-- THE REQUEST --
Repeat each line exactly, leaving nothing out.

-- SUPPLIED DATA --

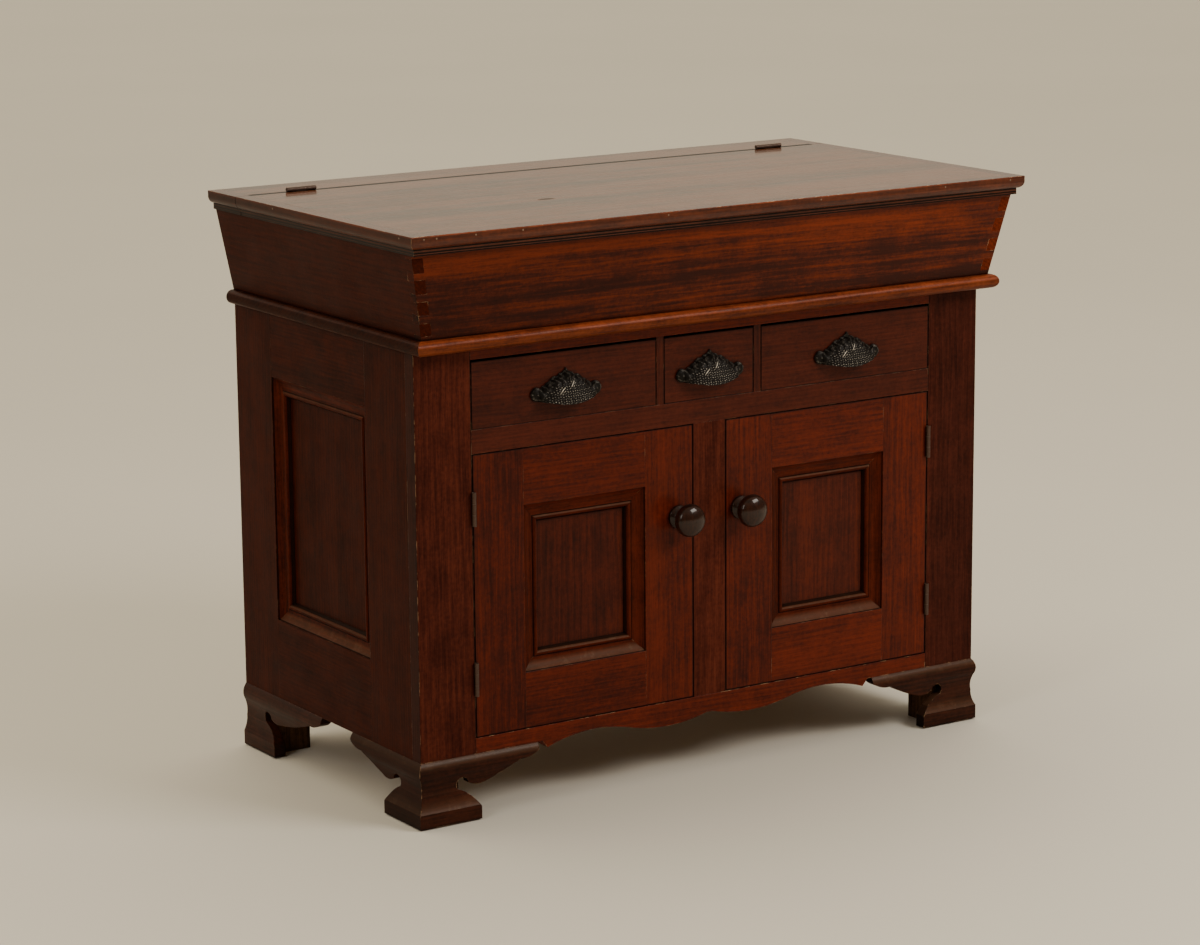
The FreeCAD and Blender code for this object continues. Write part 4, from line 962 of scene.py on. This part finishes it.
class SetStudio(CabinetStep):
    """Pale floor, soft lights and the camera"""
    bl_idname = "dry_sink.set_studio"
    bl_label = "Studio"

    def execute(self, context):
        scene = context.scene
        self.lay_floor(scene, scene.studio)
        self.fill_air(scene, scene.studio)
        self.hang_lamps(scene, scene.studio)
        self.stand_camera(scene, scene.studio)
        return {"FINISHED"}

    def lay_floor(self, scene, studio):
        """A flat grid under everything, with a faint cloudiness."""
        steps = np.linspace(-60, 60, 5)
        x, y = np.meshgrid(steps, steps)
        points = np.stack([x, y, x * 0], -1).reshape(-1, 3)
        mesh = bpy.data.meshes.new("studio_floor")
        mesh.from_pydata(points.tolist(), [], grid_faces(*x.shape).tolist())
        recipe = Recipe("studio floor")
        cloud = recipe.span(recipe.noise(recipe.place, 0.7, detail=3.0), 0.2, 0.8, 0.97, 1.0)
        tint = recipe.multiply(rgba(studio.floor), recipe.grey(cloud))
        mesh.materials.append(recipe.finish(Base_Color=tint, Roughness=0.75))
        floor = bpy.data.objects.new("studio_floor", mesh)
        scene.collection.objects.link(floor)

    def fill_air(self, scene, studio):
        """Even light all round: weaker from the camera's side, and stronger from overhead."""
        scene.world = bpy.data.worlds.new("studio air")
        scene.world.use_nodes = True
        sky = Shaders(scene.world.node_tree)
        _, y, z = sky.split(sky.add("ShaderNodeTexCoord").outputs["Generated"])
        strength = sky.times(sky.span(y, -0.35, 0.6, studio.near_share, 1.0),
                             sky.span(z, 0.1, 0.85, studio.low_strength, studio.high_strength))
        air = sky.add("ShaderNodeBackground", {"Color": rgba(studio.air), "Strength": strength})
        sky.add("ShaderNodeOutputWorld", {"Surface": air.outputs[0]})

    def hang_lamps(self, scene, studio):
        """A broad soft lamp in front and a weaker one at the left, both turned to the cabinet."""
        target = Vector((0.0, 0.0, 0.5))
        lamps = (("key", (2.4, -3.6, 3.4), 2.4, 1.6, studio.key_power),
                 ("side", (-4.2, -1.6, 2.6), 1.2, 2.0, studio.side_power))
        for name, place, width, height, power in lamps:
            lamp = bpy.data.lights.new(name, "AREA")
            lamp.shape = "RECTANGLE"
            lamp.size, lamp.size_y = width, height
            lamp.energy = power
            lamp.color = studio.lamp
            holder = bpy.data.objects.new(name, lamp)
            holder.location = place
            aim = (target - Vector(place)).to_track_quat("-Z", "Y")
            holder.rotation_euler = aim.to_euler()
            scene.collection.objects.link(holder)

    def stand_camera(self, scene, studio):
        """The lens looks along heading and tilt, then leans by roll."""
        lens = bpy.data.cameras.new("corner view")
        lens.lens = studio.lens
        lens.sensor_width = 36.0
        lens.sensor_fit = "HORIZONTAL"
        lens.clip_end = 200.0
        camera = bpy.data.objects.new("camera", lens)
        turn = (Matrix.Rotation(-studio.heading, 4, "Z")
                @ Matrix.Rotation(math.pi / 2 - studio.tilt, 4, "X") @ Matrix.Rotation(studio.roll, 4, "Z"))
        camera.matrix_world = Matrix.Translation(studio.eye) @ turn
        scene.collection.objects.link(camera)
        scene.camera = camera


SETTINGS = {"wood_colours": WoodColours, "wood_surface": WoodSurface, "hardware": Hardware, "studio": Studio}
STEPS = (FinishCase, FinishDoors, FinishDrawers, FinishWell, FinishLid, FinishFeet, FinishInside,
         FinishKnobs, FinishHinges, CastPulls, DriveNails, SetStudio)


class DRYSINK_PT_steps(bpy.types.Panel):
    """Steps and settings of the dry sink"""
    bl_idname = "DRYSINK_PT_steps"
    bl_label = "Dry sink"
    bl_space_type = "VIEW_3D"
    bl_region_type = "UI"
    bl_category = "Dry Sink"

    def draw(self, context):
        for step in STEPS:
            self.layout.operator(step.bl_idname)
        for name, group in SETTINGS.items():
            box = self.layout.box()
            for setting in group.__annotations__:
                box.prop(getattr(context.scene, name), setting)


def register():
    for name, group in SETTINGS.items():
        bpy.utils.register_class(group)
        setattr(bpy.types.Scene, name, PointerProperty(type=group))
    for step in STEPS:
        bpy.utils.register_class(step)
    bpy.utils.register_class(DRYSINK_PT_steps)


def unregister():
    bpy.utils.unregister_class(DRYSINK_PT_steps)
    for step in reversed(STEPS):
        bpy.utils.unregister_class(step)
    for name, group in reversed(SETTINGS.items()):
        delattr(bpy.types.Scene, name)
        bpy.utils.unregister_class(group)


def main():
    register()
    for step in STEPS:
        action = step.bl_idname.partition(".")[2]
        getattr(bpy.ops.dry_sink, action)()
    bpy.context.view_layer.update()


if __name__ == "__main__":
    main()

-- FINAL RESULT --
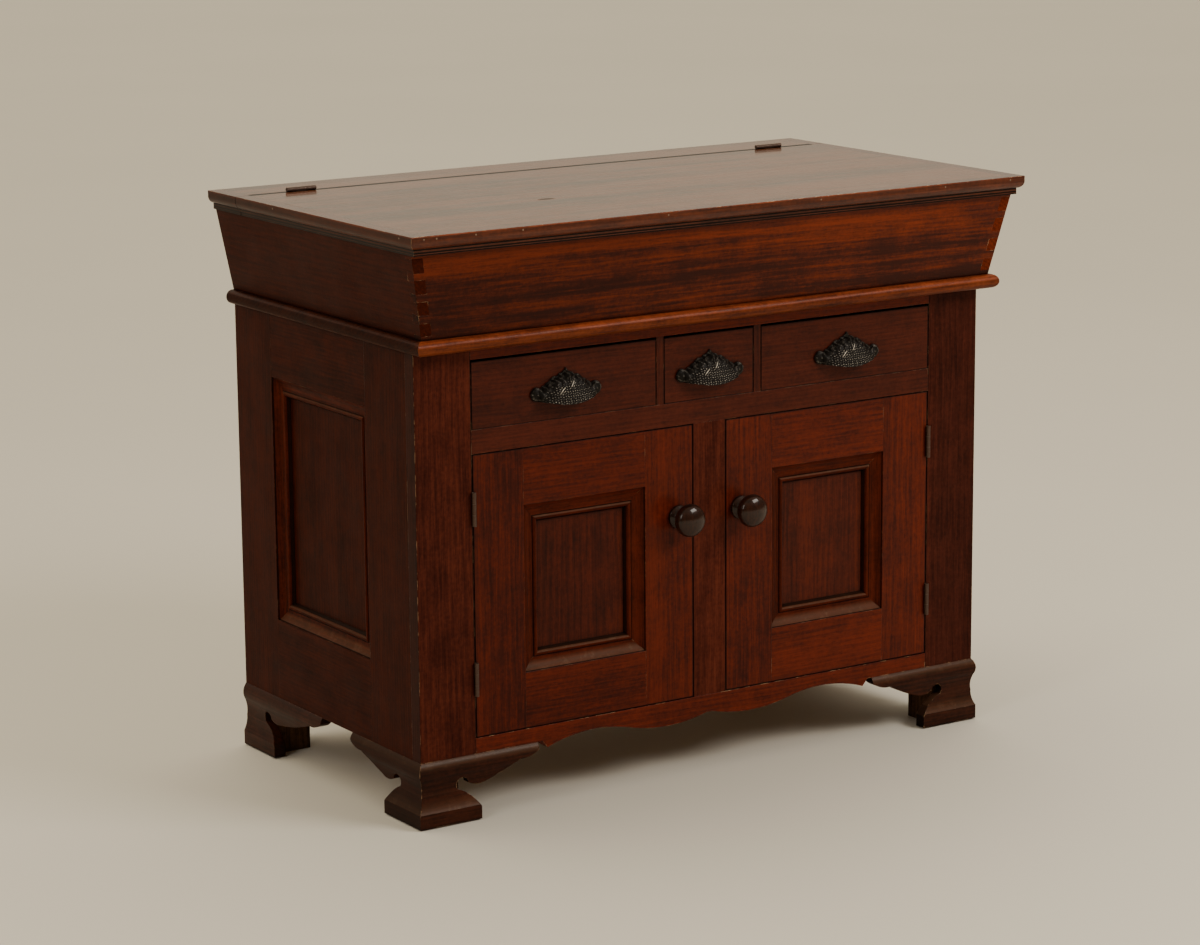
The FreeCAD and Blender code for this object continues. Write part 4, from line 962 of scene.py on. This part finishes it.
class SetStudio(CabinetStep):
    """Pale floor, soft lights and the camera"""
    bl_idname = "dry_sink.set_studio"
    bl_label = "Studio"

    def execute(self, context):
        scene = context.scene
        self.lay_floor(scene, scene.studio)
        self.fill_air(scene, scene.studio)
        self.hang_lamps(scene, scene.studio)
        self.stand_camera(scene, scene.studio)
        return {"FINISHED"}

    def lay_floor(self, scene, studio):
        """A flat grid under everything, with a faint cloudiness."""
        steps = np.linspace(-60, 60, 5)
        x, y = np.meshgrid(steps, steps)
        points = np.stack([x, y, x * 0], -1).reshape(-1, 3)
        mesh = bpy.data.meshes.new("studio_floor")
        mesh.from_pydata(points.tolist(), [], grid_faces(*x.shape).tolist())
        recipe = Recipe("studio floor")
        cloud = recipe.span(recipe.noise(recipe.place, 0.7, detail=3.0), 0.2, 0.8, 0.97, 1.0)
        tint = recipe.multiply(rgba(studio.floor), recipe.grey(cloud))
        mesh.materials.append(recipe.finish(Base_Color=tint, Roughness=0.75))
        floor = bpy.data.objects.new("studio_floor", mesh)
        scene.collection.objects.link(floor)

    def fill_air(self, scene, studio):
        """Even light all round: weaker from the camera's side, and stronger from overhead."""
        scene.world = bpy.data.worlds.new("studio air")
        scene.world.use_nodes = True
        sky = Shaders(scene.world.node_tree)
        _, y, z = sky.split(sky.add("ShaderNodeTexCoord").outputs["Generated"])
        strength = sky.times(sky.span(y, -0.35, 0.6, studio.near_share, 1.0),
                             sky.span(z, 0.1, 0.85, studio.low_strength, studio.high_strength))
        air = sky.add("ShaderNodeBackground", {"Color": rgba(studio.air), "Strength": strength})
        sky.add("ShaderNodeOutputWorld", {"Surface": air.outputs[0]})

    def hang_lamps(self, scene, studio):
        """A broad soft lamp in front and a weaker one at the left, both turned to the cabinet."""
        target = Vector((0.0, 0.0, 0.5))
        lamps = (("key", (2.4, -3.6, 3.4), 2.4, 1.6, studio.key_power),
                 ("side", (-4.2, -1.6, 2.6), 1.2, 2.0, studio.side_power))
        for name, place, width, height, power in lamps:
            lamp = bpy.data.lights.new(name, "AREA")
            lamp.shape = "RECTANGLE"
            lamp.size, lamp.size_y = width, height
            lamp.energy = power
            lamp.color = studio.lamp
            holder = bpy.data.objects.new(name, lamp)
            holder.location = place
            aim = (target - Vector(place)).to_track_quat("-Z", "Y")
            holder.rotation_euler = aim.to_euler()
            scene.collection.objects.link(holder)

    def stand_camera(self, scene, studio):
        """The lens looks along heading and tilt, then leans by roll."""
        lens = bpy.data.cameras.new("corner view")
        lens.lens = studio.lens
        lens.sensor_width = 36.0
        lens.sensor_fit = "HORIZONTAL"
        lens.clip_end = 200.0
        camera = bpy.data.objects.new("camera", lens)
        turn = (Matrix.Rotation(-studio.heading, 4, "Z")
                @ Matrix.Rotation(math.pi / 2 - studio.tilt, 4, "X") @ Matrix.Rotation(studio.roll, 4, "Z"))
        camera.matrix_world = Matrix.Translation(studio.eye) @ turn
        scene.collection.objects.link(camera)
        scene.camera = camera


SETTINGS = {"wood_colours": WoodColours, "wood_surface": WoodSurface, "hardware": Hardware, "studio": Studio}
STEPS = (FinishCase, FinishDoors, FinishDrawers, FinishWell, FinishLid, FinishFeet, FinishInside,
         FinishKnobs, FinishHinges, CastPulls, DriveNails, SetStudio)


class DRYSINK_PT_steps(bpy.types.Panel):
    """Steps and settings of the dry sink"""
    bl_idname = "DRYSINK_PT_steps"
    bl_label = "Dry sink"
    bl_space_type = "VIEW_3D"
    bl_region_type = "UI"
    bl_category = "Dry Sink"

    def draw(self, context):
        for step in STEPS:
            self.layout.operator(step.bl_idname)
        for name, group in SETTINGS.items():
            box = self.layout.box()
            for setting in group.__annotations__:
                box.prop(getattr(context.scene, name), setting)


def register():
    for name, group in SETTINGS.items():
        bpy.utils.register_class(group)
        setattr(bpy.types.Scene, name, PointerProperty(type=group))
    for step in STEPS:
        bpy.utils.register_class(step)
    bpy.utils.register_class(DRYSINK_PT_steps)


def unregister():
    bpy.utils.unregister_class(DRYSINK_PT_steps)
    for step in reversed(STEPS):
        bpy.utils.unregister_class(step)
    for name, group in reversed(SETTINGS.items()):
        delattr(bpy.types.Scene, name)
        bpy.utils.unregister_class(group)


def main():
    register()
    for step in STEPS:
        action = step.bl_idname.partition(".")[2]
        getattr(bpy.ops.dry_sink, action)()
    bpy.context.view_layer.update()


if __name__ == "__main__":
    main()